Repeat the entire listing exactly.

============================================================

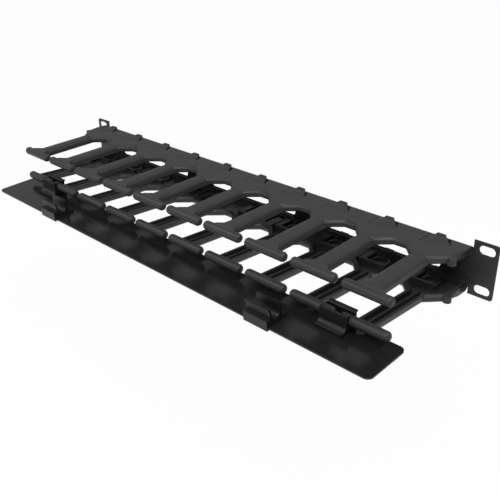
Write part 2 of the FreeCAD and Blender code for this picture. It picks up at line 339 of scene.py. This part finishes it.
def finished_piece(name, mesh, form, material, body, crease):
    """Write the worked form to an object, shade its round parts and hang it on its body."""
    flat, round_from = (math.radians(turn) for turn in SHADED_TURN)
    for face in form.faces:
        face.smooth = True
    for edge in form.edges:
        turn = edge.calc_face_angle(math.pi)
        edge.smooth = turn < flat or round_from < turn < crease
    form.to_mesh(mesh)
    form.free()
    piece = bpy.data.objects.new(name, mesh)
    bpy.context.scene.collection.objects.link(piece)
    piece.data.materials.clear()
    piece.data.materials.append(material)
    normals = piece.modifiers.new("Even shading", "WEIGHTED_NORMAL")
    normals.keep_sharp = True
    normals.weight = 50
    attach(piece, body)
    return piece


def dress_node(name, node_name, material, body, settings, width, wanted):
    """Stand a merged copy with rounded edges in the place of a CAD node."""
    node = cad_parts[node_name]
    mesh, form = merged_copy(name, node)
    round_edges(form, width, settings.round_steps, wanted)
    piece = finished_piece(name, mesh, form, material, body, settings.crease_angle)
    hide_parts(node_name)
    return piece


def named_material(name, maker, *given):
    return bpy.data.materials.get(name) or maker(name, *given)


class OBJECT_OT_dress_panel(bpy.types.Operator):
    """Powder-coat the steel rack panel"""
    bl_idname = "cable_manager.dress_panel"
    bl_label = "Rack panel"

    def execute(self, context):
        settings = context.scene.cable_manager
        coat = named_material("black_powder_coat", powder_coat, tuple(settings.panel_colour))
        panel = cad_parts["rack_panel"]
        panel.data.materials.clear()
        panel.data.materials.append(coat)
        return {"FINISHED"}


class OBJECT_OT_dress_modules(bpy.types.Operator):
    """Finish the ten finger modules as satin mouldings"""
    bl_idname = "cable_manager.dress_modules"
    bl_label = "Finger modules"

    def execute(self, context):
        settings = context.scene.cable_manager
        plastic = named_material("black_satin_moulding", moulded_plastic,
                                 tuple(settings.module_colour), *MODULE_GRAIN)
        for node_name in MODULES:
            dress_node(node_name + "_moulding", node_name, plastic, "manager",
                       settings, settings.lip_round, window_lip_edge)
        return {"FINISHED"}


class OBJECT_OT_dress_cover(bpy.types.Operator):
    """Finish the hinged cover as a smooth extruded sheet"""
    bl_idname = "cable_manager.dress_cover"
    bl_label = "Cover"

    def execute(self, context):
        settings = context.scene.cable_manager
        # The sheet's colour holds painted shade: it is darker than the plastic, standing in for the fingers'
        # shadow on the cover
        sheet = named_material("black_extruded_sheet", extruded_sheet, tuple(settings.cover_tone_with_painted_shade))
        dress_node("cover_sheet", "cover", sheet, "cover",
                   settings, settings.cover_round, long_edge)
        return {"FINISHED"}


class OBJECT_OT_dress_clips(bpy.types.Operator):
    """Finish the hinge and latch clips as small mouldings"""
    bl_idname = "cable_manager.dress_clips"
    bl_label = "Clips"

    def execute(self, context):
        settings = context.scene.cable_manager
        plastic = named_material("black_clip_moulding", moulded_plastic,
                                 tuple(settings.clip_colour), *CLIP_GRAIN)
        for node_name in CLIPS:
            dress_node(node_name + "_moulding", node_name, plastic, "cover",
                       settings, settings.clip_round, long_edge)
        return {"FINISHED"}


def area_light(name, place, aim, size, watts):
    lamp = bpy.data.lights.new(name, "AREA")
    lamp.shape = "RECTANGLE"
    lamp.size, lamp.size_y = size
    lamp.energy = watts
    holder = bpy.data.objects.new(name, lamp)
    bpy.context.scene.collection.objects.link(holder)
    holder.location = place
    holder.rotation_mode = "QUATERNION"
    holder.rotation_quaternion = (Vector(aim) - Vector(place)).to_track_quat("-Z", "Y")
    return holder


class OBJECT_OT_set_stage(bpy.types.Operator):
    """Lay the floor, hang the lamps and stand the camera"""
    bl_idname = "cable_manager.set_stage"
    bl_label = "Stage"

    def execute(self, context):
        settings = context.scene.cable_manager
        ground_level = CAD_BOX[0][2] - settings.floor_drop
        ground = bmesh.new()
        bmesh.ops.create_grid(ground, x_segments=1, y_segments=1, size=FLOOR_REACH,
                              matrix=Matrix.Translation((0, 0, ground_level)))
        mesh = bpy.data.meshes.new("floor")
        ground.to_mesh(mesh)
        ground.free()
        floor = bpy.data.objects.new("floor", mesh)
        context.scene.collection.objects.link(floor)
        mesh.materials.append(named_material("pale_floor", pale_floor,
                                             tuple(settings.stage_colour), settings.floor_glow))

        context.scene.world = studio_world("studio", settings.ambient)
        area_light(*KEY_SOFTBOX, settings.key_watts)
        area_light(*FRONT_SOFTBOX, settings.front_watts)
        area_light(*SIDE_SOFTBOX, settings.side_watts)

        azimuth, elevation = settings.camera_azimuth, settings.camera_elevation
        back = Vector((math.sin(azimuth) * math.cos(elevation), -math.cos(azimuth) * math.cos(elevation),
                       math.sin(elevation)))
        right = Vector((math.cos(azimuth), math.sin(azimuth), 0.0))
        level = Matrix((right, back.cross(right), back)).transposed()
        eye = bpy.data.cameras.new("camera")
        eye.lens = LENS
        eye.sensor_width = SENSOR
        eye.clip_start, eye.clip_end = VIEW_RANGE
        camera = bpy.data.objects.new("camera", eye)
        context.scene.collection.objects.link(camera)
        turned = level @ Matrix.Rotation(settings.camera_roll, 3, "Z")
        camera.matrix_world = Matrix.Translation(Vector(settings.camera_place)) @ turned.to_4x4()
        context.scene.camera = camera
        context.scene.view_settings.view_transform = "Standard"
        return {"FINISHED"}


class VIEW3D_PT_cable_manager(bpy.types.Panel):
    """The steps that dress the cable manager"""
    bl_label = "Cable manager"
    bl_idname = "VIEW3D_PT_cable_manager"
    bl_space_type = "VIEW_3D"
    bl_region_type = "UI"
    bl_category = "Cable manager"

    def draw(self, context):
        settings = context.scene.cable_manager
        for name in ("module_colour", "clip_colour", "cover_tone_with_painted_shade", "panel_colour", "lip_round",
                     "cover_round", "clip_round", "floor_drop"):
            self.layout.prop(settings, name)
        for step in STEPS:
            self.layout.operator(step.bl_idname)


STEPS = (OBJECT_OT_dress_panel, OBJECT_OT_dress_modules, OBJECT_OT_dress_cover, OBJECT_OT_dress_clips,
         OBJECT_OT_set_stage)
CLASSES = (CableManagerProperties, *STEPS, VIEW3D_PT_cable_manager)


def register():
    for kind in CLASSES:
        bpy.utils.register_class(kind)
    bpy.types.Scene.cable_manager = PointerProperty(type=CableManagerProperties)


def unregister():
    del bpy.types.Scene.cable_manager
    for kind in reversed(CLASSES):
        bpy.utils.unregister_class(kind)


def main():
    register()
    bpy.ops.cable_manager.dress_panel()
    bpy.ops.cable_manager.dress_modules()
    bpy.ops.cable_manager.dress_cover()
    bpy.ops.cable_manager.dress_clips()
    bpy.ops.cable_manager.set_stage()


if __name__ == "__main__":
    main()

============================================================

# [FINISHED TASK]
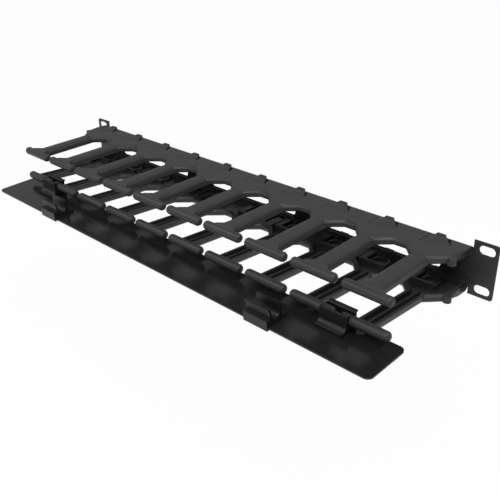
Write part 2 of the FreeCAD and Blender code for this picture. It picks up at line 339 of scene.py. This part finishes it.
def finished_piece(name, mesh, form, material, body, crease):
    """Write the worked form to an object, shade its round parts and hang it on its body."""
    flat, round_from = (math.radians(turn) for turn in SHADED_TURN)
    for face in form.faces:
        face.smooth = True
    for edge in form.edges:
        turn = edge.calc_face_angle(math.pi)
        edge.smooth = turn < flat or round_from < turn < crease
    form.to_mesh(mesh)
    form.free()
    piece = bpy.data.objects.new(name, mesh)
    bpy.context.scene.collection.objects.link(piece)
    piece.data.materials.clear()
    piece.data.materials.append(material)
    normals = piece.modifiers.new("Even shading", "WEIGHTED_NORMAL")
    normals.keep_sharp = True
    normals.weight = 50
    attach(piece, body)
    return piece


def dress_node(name, node_name, material, body, settings, width, wanted):
    """Stand a merged copy with rounded edges in the place of a CAD node."""
    node = cad_parts[node_name]
    mesh, form = merged_copy(name, node)
    round_edges(form, width, settings.round_steps, wanted)
    piece = finished_piece(name, mesh, form, material, body, settings.crease_angle)
    hide_parts(node_name)
    return piece


def named_material(name, maker, *given):
    return bpy.data.materials.get(name) or maker(name, *given)


class OBJECT_OT_dress_panel(bpy.types.Operator):
    """Powder-coat the steel rack panel"""
    bl_idname = "cable_manager.dress_panel"
    bl_label = "Rack panel"

    def execute(self, context):
        settings = context.scene.cable_manager
        coat = named_material("black_powder_coat", powder_coat, tuple(settings.panel_colour))
        panel = cad_parts["rack_panel"]
        panel.data.materials.clear()
        panel.data.materials.append(coat)
        return {"FINISHED"}


class OBJECT_OT_dress_modules(bpy.types.Operator):
    """Finish the ten finger modules as satin mouldings"""
    bl_idname = "cable_manager.dress_modules"
    bl_label = "Finger modules"

    def execute(self, context):
        settings = context.scene.cable_manager
        plastic = named_material("black_satin_moulding", moulded_plastic,
                                 tuple(settings.module_colour), *MODULE_GRAIN)
        for node_name in MODULES:
            dress_node(node_name + "_moulding", node_name, plastic, "manager",
                       settings, settings.lip_round, window_lip_edge)
        return {"FINISHED"}


class OBJECT_OT_dress_cover(bpy.types.Operator):
    """Finish the hinged cover as a smooth extruded sheet"""
    bl_idname = "cable_manager.dress_cover"
    bl_label = "Cover"

    def execute(self, context):
        settings = context.scene.cable_manager
        # The sheet's colour holds painted shade: it is darker than the plastic, standing in for the fingers'
        # shadow on the cover
        sheet = named_material("black_extruded_sheet", extruded_sheet, tuple(settings.cover_tone_with_painted_shade))
        dress_node("cover_sheet", "cover", sheet, "cover",
                   settings, settings.cover_round, long_edge)
        return {"FINISHED"}


class OBJECT_OT_dress_clips(bpy.types.Operator):
    """Finish the hinge and latch clips as small mouldings"""
    bl_idname = "cable_manager.dress_clips"
    bl_label = "Clips"

    def execute(self, context):
        settings = context.scene.cable_manager
        plastic = named_material("black_clip_moulding", moulded_plastic,
                                 tuple(settings.clip_colour), *CLIP_GRAIN)
        for node_name in CLIPS:
            dress_node(node_name + "_moulding", node_name, plastic, "cover",
                       settings, settings.clip_round, long_edge)
        return {"FINISHED"}


def area_light(name, place, aim, size, watts):
    lamp = bpy.data.lights.new(name, "AREA")
    lamp.shape = "RECTANGLE"
    lamp.size, lamp.size_y = size
    lamp.energy = watts
    holder = bpy.data.objects.new(name, lamp)
    bpy.context.scene.collection.objects.link(holder)
    holder.location = place
    holder.rotation_mode = "QUATERNION"
    holder.rotation_quaternion = (Vector(aim) - Vector(place)).to_track_quat("-Z", "Y")
    return holder


class OBJECT_OT_set_stage(bpy.types.Operator):
    """Lay the floor, hang the lamps and stand the camera"""
    bl_idname = "cable_manager.set_stage"
    bl_label = "Stage"

    def execute(self, context):
        settings = context.scene.cable_manager
        ground_level = CAD_BOX[0][2] - settings.floor_drop
        ground = bmesh.new()
        bmesh.ops.create_grid(ground, x_segments=1, y_segments=1, size=FLOOR_REACH,
                              matrix=Matrix.Translation((0, 0, ground_level)))
        mesh = bpy.data.meshes.new("floor")
        ground.to_mesh(mesh)
        ground.free()
        floor = bpy.data.objects.new("floor", mesh)
        context.scene.collection.objects.link(floor)
        mesh.materials.append(named_material("pale_floor", pale_floor,
                                             tuple(settings.stage_colour), settings.floor_glow))

        context.scene.world = studio_world("studio", settings.ambient)
        area_light(*KEY_SOFTBOX, settings.key_watts)
        area_light(*FRONT_SOFTBOX, settings.front_watts)
        area_light(*SIDE_SOFTBOX, settings.side_watts)

        azimuth, elevation = settings.camera_azimuth, settings.camera_elevation
        back = Vector((math.sin(azimuth) * math.cos(elevation), -math.cos(azimuth) * math.cos(elevation),
                       math.sin(elevation)))
        right = Vector((math.cos(azimuth), math.sin(azimuth), 0.0))
        level = Matrix((right, back.cross(right), back)).transposed()
        eye = bpy.data.cameras.new("camera")
        eye.lens = LENS
        eye.sensor_width = SENSOR
        eye.clip_start, eye.clip_end = VIEW_RANGE
        camera = bpy.data.objects.new("camera", eye)
        context.scene.collection.objects.link(camera)
        turned = level @ Matrix.Rotation(settings.camera_roll, 3, "Z")
        camera.matrix_world = Matrix.Translation(Vector(settings.camera_place)) @ turned.to_4x4()
        context.scene.camera = camera
        context.scene.view_settings.view_transform = "Standard"
        return {"FINISHED"}


class VIEW3D_PT_cable_manager(bpy.types.Panel):
    """The steps that dress the cable manager"""
    bl_label = "Cable manager"
    bl_idname = "VIEW3D_PT_cable_manager"
    bl_space_type = "VIEW_3D"
    bl_region_type = "UI"
    bl_category = "Cable manager"

    def draw(self, context):
        settings = context.scene.cable_manager
        for name in ("module_colour", "clip_colour", "cover_tone_with_painted_shade", "panel_colour", "lip_round",
                     "cover_round", "clip_round", "floor_drop"):
            self.layout.prop(settings, name)
        for step in STEPS:
            self.layout.operator(step.bl_idname)


STEPS = (OBJECT_OT_dress_panel, OBJECT_OT_dress_modules, OBJECT_OT_dress_cover, OBJECT_OT_dress_clips,
         OBJECT_OT_set_stage)
CLASSES = (CableManagerProperties, *STEPS, VIEW3D_PT_cable_manager)


def register():
    for kind in CLASSES:
        bpy.utils.register_class(kind)
    bpy.types.Scene.cable_manager = PointerProperty(type=CableManagerProperties)


def unregister():
    del bpy.types.Scene.cable_manager
    for kind in reversed(CLASSES):
        bpy.utils.unregister_class(kind)


def main():
    register()
    bpy.ops.cable_manager.dress_panel()
    bpy.ops.cable_manager.dress_modules()
    bpy.ops.cable_manager.dress_cover()
    bpy.ops.cable_manager.dress_clips()
    bpy.ops.cable_manager.set_stage()


if __name__ == "__main__":
    main()